Given problem: Only the lines between the line with "Model this object" and the line with "crease_neck = 0.4", together with those two lines themselves, are to be copied exactly.

┌────────

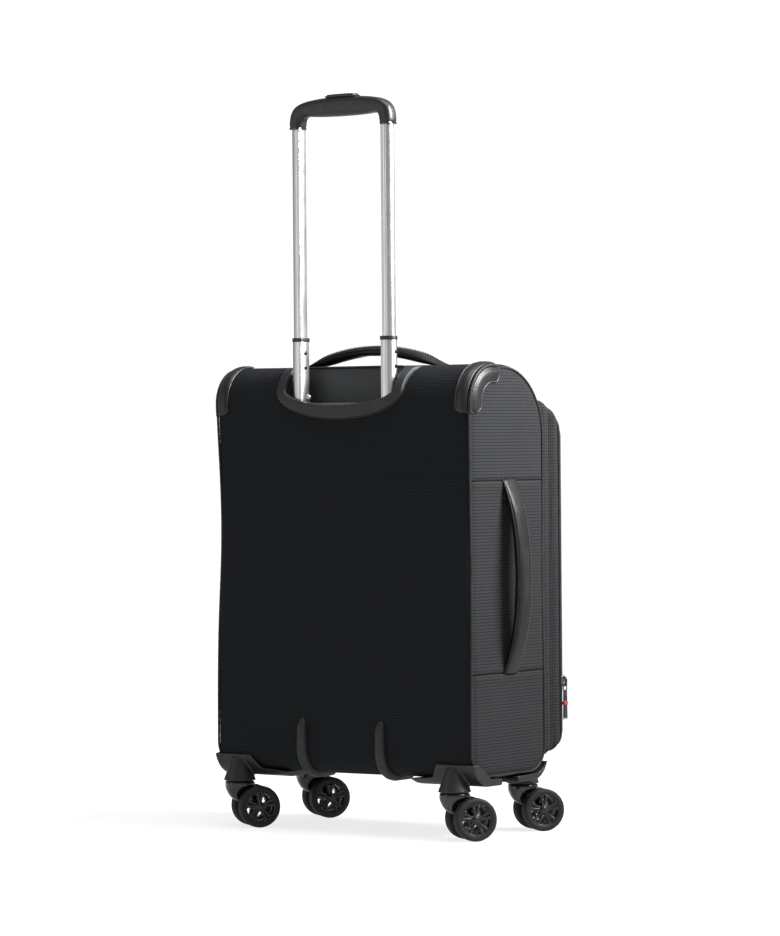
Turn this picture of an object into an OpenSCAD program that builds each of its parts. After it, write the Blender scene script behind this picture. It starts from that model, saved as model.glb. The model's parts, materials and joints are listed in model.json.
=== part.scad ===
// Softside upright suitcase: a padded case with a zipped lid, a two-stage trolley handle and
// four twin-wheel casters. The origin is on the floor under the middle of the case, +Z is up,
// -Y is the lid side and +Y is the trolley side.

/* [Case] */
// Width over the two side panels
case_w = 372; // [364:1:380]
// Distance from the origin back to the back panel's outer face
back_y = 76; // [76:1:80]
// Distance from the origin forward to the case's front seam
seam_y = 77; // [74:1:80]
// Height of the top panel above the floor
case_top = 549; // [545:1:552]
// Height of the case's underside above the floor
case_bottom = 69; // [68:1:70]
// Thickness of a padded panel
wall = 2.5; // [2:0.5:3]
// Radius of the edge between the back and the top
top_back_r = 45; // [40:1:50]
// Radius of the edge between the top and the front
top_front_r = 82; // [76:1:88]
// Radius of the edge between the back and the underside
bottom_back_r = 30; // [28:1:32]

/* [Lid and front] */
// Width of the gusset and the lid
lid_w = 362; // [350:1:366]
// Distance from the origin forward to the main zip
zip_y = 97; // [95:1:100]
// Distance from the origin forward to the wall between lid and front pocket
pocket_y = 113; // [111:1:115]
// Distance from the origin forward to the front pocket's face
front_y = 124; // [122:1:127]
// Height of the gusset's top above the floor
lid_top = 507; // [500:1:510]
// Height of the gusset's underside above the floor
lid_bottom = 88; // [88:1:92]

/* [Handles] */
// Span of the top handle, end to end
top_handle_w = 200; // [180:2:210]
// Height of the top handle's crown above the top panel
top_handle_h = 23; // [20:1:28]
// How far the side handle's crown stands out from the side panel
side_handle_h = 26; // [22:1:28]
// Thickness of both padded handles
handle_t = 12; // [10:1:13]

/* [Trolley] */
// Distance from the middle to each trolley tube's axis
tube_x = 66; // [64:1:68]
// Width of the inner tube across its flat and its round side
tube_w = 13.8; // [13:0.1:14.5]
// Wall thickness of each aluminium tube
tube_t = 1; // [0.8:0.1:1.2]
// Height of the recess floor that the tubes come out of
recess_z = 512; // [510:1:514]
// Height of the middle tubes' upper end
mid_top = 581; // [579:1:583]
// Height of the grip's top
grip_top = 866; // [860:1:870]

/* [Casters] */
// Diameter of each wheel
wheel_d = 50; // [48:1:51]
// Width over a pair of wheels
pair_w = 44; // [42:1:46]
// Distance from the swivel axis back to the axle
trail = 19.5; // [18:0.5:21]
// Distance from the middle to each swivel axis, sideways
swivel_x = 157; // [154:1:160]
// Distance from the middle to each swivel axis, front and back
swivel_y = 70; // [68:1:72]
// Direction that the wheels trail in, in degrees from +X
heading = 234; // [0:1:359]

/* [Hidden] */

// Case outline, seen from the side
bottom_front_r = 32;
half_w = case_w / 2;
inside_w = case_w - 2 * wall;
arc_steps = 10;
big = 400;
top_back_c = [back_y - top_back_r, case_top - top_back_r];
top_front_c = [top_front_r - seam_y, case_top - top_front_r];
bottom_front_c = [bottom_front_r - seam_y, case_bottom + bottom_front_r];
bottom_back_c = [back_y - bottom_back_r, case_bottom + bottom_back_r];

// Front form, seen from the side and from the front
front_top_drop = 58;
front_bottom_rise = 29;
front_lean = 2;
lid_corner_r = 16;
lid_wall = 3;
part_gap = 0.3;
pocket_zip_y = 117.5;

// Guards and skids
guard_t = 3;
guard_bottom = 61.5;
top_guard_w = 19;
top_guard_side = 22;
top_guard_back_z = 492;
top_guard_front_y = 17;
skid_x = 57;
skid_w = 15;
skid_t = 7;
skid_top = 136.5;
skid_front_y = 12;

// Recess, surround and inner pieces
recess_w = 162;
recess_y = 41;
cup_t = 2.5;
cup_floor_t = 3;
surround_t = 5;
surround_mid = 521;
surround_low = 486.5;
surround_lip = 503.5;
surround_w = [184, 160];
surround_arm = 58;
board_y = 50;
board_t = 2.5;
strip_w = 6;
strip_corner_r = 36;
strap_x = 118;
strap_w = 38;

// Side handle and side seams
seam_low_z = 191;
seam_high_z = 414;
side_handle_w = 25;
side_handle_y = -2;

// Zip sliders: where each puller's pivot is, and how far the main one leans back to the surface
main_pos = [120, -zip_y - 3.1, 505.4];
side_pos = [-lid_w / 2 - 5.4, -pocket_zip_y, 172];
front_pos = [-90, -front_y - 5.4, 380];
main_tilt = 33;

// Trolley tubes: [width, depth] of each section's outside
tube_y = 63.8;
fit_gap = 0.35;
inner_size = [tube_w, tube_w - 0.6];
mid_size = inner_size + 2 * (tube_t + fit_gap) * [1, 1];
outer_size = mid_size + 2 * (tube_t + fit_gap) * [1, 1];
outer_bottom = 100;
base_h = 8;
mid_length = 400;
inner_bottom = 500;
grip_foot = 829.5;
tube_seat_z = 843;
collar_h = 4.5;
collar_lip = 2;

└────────
┌────────

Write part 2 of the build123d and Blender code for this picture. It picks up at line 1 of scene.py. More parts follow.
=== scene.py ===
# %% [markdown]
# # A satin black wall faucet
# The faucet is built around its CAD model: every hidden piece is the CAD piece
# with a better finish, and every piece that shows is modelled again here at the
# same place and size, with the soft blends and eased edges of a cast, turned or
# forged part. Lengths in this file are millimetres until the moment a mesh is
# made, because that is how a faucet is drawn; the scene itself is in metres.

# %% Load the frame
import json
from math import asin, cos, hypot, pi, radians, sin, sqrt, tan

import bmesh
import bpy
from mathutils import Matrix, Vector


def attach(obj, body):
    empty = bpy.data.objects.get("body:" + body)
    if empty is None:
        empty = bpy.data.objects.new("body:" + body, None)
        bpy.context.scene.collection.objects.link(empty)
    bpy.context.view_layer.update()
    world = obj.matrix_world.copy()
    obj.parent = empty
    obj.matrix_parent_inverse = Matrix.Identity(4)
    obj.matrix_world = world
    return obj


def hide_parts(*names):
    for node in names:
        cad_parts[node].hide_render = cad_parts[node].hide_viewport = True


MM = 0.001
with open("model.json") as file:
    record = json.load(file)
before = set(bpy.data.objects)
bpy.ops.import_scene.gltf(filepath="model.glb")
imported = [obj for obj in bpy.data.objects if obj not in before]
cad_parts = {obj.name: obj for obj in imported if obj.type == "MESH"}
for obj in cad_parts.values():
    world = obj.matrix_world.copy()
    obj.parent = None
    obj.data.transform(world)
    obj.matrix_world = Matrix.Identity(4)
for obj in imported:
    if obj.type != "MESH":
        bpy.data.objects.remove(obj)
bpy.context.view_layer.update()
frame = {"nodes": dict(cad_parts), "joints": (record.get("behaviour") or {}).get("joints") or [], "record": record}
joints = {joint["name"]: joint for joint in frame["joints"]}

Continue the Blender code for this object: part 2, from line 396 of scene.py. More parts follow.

└────────
┌────────

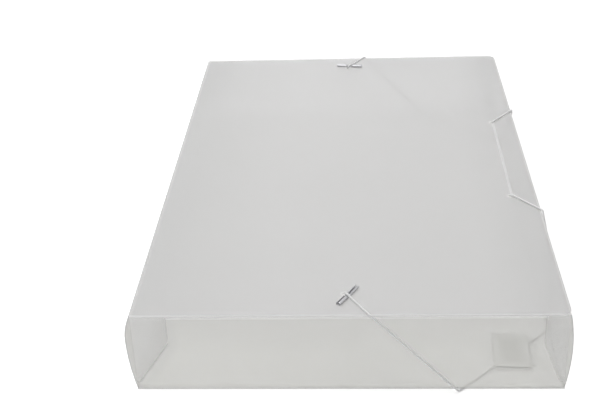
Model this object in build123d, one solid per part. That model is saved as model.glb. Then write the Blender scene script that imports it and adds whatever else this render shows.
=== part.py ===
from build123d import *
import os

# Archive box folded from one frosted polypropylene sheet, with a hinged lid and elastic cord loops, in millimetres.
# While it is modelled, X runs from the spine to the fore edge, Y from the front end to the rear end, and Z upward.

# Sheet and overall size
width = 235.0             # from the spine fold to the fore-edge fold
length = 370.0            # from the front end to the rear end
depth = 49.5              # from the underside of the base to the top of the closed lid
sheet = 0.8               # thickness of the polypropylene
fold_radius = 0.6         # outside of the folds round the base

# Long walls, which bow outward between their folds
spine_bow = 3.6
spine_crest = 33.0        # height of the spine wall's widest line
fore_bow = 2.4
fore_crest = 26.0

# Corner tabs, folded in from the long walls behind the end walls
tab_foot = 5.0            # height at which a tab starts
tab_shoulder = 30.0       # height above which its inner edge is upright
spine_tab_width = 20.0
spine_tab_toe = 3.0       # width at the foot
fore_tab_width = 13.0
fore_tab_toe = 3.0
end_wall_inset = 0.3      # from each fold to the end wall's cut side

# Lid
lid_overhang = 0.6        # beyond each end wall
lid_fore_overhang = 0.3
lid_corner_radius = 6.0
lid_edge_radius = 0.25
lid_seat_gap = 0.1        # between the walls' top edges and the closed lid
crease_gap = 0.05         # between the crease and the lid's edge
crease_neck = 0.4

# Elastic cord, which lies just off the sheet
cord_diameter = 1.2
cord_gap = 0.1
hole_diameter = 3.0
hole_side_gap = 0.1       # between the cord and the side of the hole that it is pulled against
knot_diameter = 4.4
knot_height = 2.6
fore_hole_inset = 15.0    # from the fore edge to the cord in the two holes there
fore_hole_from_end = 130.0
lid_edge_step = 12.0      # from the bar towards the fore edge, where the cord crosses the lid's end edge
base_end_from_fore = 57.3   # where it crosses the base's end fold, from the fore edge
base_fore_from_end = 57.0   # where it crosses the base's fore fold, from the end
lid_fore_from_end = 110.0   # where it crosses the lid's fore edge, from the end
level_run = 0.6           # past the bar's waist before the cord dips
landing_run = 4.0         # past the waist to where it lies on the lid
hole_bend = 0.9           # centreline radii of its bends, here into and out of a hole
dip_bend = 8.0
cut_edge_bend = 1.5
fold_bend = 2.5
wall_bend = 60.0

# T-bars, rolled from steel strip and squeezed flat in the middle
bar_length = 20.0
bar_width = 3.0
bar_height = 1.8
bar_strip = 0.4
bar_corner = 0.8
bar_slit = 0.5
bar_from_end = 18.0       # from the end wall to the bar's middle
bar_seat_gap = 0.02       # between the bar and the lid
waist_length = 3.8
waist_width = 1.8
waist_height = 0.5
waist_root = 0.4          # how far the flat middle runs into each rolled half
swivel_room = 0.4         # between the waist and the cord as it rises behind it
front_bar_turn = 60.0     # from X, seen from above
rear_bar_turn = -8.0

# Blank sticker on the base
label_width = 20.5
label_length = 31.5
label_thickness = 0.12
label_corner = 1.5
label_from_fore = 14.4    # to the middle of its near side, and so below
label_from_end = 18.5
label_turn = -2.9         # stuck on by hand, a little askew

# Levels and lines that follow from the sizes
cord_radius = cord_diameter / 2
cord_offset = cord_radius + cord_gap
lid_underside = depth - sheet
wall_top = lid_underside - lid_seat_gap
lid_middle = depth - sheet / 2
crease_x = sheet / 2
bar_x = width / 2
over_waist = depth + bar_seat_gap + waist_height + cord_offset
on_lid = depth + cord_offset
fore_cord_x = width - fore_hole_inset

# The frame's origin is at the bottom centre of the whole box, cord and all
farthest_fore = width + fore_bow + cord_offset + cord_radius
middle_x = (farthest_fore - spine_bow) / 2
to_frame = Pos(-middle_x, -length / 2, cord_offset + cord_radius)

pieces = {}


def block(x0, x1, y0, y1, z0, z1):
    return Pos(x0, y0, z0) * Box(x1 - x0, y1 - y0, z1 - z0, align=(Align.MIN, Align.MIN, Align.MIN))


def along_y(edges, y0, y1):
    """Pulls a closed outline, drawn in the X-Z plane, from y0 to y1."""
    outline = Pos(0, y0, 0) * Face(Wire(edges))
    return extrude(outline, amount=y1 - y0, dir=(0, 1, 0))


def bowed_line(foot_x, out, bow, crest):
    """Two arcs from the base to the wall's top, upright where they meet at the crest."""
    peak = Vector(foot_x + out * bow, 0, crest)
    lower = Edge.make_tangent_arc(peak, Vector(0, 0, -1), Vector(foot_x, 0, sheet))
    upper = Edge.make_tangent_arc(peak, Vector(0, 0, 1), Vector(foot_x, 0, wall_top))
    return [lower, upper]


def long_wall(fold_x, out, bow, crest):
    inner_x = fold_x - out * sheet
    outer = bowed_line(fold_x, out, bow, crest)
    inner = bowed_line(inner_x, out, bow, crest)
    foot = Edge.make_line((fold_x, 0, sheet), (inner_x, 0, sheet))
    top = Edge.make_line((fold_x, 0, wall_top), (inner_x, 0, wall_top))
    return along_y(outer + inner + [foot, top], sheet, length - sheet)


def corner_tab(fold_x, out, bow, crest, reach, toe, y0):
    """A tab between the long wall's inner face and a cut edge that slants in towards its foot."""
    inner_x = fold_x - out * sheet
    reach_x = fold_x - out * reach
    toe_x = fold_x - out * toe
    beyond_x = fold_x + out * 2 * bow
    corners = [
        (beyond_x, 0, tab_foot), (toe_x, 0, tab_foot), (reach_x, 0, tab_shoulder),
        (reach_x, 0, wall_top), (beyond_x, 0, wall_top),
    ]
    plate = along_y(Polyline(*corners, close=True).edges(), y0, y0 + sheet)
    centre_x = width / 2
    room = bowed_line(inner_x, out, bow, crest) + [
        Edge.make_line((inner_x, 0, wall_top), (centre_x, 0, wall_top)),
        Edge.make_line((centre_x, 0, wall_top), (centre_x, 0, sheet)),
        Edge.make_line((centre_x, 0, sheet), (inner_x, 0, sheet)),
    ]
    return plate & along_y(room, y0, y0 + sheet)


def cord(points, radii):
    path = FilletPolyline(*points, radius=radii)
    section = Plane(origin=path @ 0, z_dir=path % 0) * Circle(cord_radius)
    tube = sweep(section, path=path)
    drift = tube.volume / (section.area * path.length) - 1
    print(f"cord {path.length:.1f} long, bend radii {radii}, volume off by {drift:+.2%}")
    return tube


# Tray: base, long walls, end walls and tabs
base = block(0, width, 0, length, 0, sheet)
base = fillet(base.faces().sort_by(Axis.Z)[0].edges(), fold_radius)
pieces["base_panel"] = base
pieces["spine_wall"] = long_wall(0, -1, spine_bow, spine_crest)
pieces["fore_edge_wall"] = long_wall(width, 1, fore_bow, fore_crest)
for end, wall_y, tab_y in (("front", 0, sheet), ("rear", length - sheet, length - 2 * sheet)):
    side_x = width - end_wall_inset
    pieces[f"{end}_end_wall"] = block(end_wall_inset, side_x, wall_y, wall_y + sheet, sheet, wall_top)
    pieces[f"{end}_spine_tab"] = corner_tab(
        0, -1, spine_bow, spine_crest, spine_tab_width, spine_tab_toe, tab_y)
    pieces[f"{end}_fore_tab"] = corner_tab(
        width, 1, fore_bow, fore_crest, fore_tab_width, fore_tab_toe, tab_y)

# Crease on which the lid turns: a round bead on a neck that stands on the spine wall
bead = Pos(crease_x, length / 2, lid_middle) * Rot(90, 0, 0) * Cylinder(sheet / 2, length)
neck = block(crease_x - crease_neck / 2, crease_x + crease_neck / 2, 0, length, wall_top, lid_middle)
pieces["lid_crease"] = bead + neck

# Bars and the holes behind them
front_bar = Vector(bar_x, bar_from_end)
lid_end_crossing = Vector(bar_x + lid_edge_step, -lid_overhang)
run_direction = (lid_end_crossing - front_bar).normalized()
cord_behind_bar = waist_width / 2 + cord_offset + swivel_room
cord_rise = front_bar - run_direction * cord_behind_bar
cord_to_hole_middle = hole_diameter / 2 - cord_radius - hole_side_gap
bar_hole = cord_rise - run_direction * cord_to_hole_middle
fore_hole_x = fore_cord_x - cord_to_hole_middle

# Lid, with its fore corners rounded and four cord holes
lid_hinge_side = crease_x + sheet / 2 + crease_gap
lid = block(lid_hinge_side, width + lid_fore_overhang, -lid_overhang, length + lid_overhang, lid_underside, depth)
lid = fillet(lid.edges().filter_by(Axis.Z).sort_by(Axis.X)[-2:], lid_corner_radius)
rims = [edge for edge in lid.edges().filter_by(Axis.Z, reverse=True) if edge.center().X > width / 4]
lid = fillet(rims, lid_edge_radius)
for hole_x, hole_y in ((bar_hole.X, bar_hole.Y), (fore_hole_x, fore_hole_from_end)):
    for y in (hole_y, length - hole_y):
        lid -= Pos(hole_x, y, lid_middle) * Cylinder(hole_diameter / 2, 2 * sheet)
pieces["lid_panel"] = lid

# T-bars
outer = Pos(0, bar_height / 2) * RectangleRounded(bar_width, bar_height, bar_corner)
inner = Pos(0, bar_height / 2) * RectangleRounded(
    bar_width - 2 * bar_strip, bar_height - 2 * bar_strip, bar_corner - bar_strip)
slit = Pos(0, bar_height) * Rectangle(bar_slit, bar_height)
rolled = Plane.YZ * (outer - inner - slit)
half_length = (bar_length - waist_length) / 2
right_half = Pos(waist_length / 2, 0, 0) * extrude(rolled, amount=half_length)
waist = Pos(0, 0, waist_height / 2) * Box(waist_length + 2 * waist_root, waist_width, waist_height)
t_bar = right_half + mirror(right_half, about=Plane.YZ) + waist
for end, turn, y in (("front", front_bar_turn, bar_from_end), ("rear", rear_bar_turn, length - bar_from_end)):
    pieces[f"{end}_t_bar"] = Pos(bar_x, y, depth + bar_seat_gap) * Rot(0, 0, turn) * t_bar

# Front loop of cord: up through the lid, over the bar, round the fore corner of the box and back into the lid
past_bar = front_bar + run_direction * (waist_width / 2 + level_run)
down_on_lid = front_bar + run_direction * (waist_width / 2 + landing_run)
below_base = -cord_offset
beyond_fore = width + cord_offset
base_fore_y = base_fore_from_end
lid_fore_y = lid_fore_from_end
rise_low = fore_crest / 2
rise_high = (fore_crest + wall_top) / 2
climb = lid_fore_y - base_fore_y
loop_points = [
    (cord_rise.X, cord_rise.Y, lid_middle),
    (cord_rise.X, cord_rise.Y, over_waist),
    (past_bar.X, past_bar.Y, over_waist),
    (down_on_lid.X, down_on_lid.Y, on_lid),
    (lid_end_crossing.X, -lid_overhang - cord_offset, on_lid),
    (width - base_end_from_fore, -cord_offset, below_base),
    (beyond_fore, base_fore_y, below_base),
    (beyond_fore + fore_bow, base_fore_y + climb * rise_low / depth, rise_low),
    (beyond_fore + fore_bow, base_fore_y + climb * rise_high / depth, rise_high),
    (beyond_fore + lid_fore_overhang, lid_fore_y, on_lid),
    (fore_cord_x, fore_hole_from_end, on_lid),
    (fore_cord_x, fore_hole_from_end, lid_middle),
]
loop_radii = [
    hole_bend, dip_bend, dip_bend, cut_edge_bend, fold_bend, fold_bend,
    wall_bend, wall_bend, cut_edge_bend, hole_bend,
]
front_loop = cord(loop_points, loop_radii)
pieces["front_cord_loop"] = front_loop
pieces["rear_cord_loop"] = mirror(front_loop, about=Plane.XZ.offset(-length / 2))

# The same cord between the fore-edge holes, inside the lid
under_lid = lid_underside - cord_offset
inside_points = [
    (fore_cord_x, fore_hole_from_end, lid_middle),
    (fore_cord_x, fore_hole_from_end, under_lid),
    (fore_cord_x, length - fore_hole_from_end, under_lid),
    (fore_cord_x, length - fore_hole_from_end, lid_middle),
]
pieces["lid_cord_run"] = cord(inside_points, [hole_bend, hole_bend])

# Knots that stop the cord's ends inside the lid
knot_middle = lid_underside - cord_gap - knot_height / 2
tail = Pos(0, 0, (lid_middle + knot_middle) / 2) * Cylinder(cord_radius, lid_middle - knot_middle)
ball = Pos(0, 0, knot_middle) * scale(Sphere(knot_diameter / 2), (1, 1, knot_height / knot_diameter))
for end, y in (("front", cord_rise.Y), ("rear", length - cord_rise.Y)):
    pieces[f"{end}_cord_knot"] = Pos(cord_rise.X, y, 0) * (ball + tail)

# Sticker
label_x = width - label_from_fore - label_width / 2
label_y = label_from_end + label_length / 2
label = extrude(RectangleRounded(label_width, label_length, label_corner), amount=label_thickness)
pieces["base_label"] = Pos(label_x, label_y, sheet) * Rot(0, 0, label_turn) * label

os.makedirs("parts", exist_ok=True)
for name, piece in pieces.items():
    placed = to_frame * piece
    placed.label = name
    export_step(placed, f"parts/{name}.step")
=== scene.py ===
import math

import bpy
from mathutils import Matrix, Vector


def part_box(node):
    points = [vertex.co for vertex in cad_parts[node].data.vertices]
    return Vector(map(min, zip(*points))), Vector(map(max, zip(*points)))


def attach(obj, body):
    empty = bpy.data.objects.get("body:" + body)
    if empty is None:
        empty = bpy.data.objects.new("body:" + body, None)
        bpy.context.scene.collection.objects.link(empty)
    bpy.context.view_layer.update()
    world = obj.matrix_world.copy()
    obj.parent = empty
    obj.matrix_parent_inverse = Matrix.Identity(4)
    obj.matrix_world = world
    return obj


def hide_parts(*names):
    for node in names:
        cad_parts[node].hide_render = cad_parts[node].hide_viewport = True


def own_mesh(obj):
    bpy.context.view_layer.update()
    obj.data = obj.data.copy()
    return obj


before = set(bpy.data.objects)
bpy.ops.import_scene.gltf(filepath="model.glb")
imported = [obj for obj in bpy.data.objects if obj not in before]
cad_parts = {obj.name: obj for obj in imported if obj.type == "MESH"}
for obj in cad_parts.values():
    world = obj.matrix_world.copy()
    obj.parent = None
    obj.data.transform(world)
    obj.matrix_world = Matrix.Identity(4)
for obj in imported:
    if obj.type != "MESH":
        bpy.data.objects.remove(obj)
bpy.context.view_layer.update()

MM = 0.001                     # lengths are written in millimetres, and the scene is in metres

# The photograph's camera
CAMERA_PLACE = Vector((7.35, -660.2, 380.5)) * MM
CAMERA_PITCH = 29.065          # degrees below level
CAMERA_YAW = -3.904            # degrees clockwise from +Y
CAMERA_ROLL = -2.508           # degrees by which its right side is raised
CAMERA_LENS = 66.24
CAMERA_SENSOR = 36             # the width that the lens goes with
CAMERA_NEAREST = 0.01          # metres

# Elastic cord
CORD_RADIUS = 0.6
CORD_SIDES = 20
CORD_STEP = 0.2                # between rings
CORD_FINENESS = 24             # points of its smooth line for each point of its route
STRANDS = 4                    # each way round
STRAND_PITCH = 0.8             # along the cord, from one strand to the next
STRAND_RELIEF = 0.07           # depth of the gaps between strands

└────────

Correct response:
Model this object in build123d, one solid per part. That model is saved as model.glb. Then write the Blender scene script that imports it and adds whatever else this render shows.
=== part.py ===
from build123d import *
import os

# Archive box folded from one frosted polypropylene sheet, with a hinged lid and elastic cord loops, in millimetres.
# While it is modelled, X runs from the spine to the fore edge, Y from the front end to the rear end, and Z upward.

# Sheet and overall size
width = 235.0             # from the spine fold to the fore-edge fold
length = 370.0            # from the front end to the rear end
depth = 49.5              # from the underside of the base to the top of the closed lid
sheet = 0.8               # thickness of the polypropylene
fold_radius = 0.6         # outside of the folds round the base

# Long walls, which bow outward between their folds
spine_bow = 3.6
spine_crest = 33.0        # height of the spine wall's widest line
fore_bow = 2.4
fore_crest = 26.0

# Corner tabs, folded in from the long walls behind the end walls
tab_foot = 5.0            # height at which a tab starts
tab_shoulder = 30.0       # height above which its inner edge is upright
spine_tab_width = 20.0
spine_tab_toe = 3.0       # width at the foot
fore_tab_width = 13.0
fore_tab_toe = 3.0
end_wall_inset = 0.3      # from each fold to the end wall's cut side

# Lid
lid_overhang = 0.6        # beyond each end wall
lid_fore_overhang = 0.3
lid_corner_radius = 6.0
lid_edge_radius = 0.25
lid_seat_gap = 0.1        # between the walls' top edges and the closed lid
crease_gap = 0.05         # between the crease and the lid's edge
crease_neck = 0.4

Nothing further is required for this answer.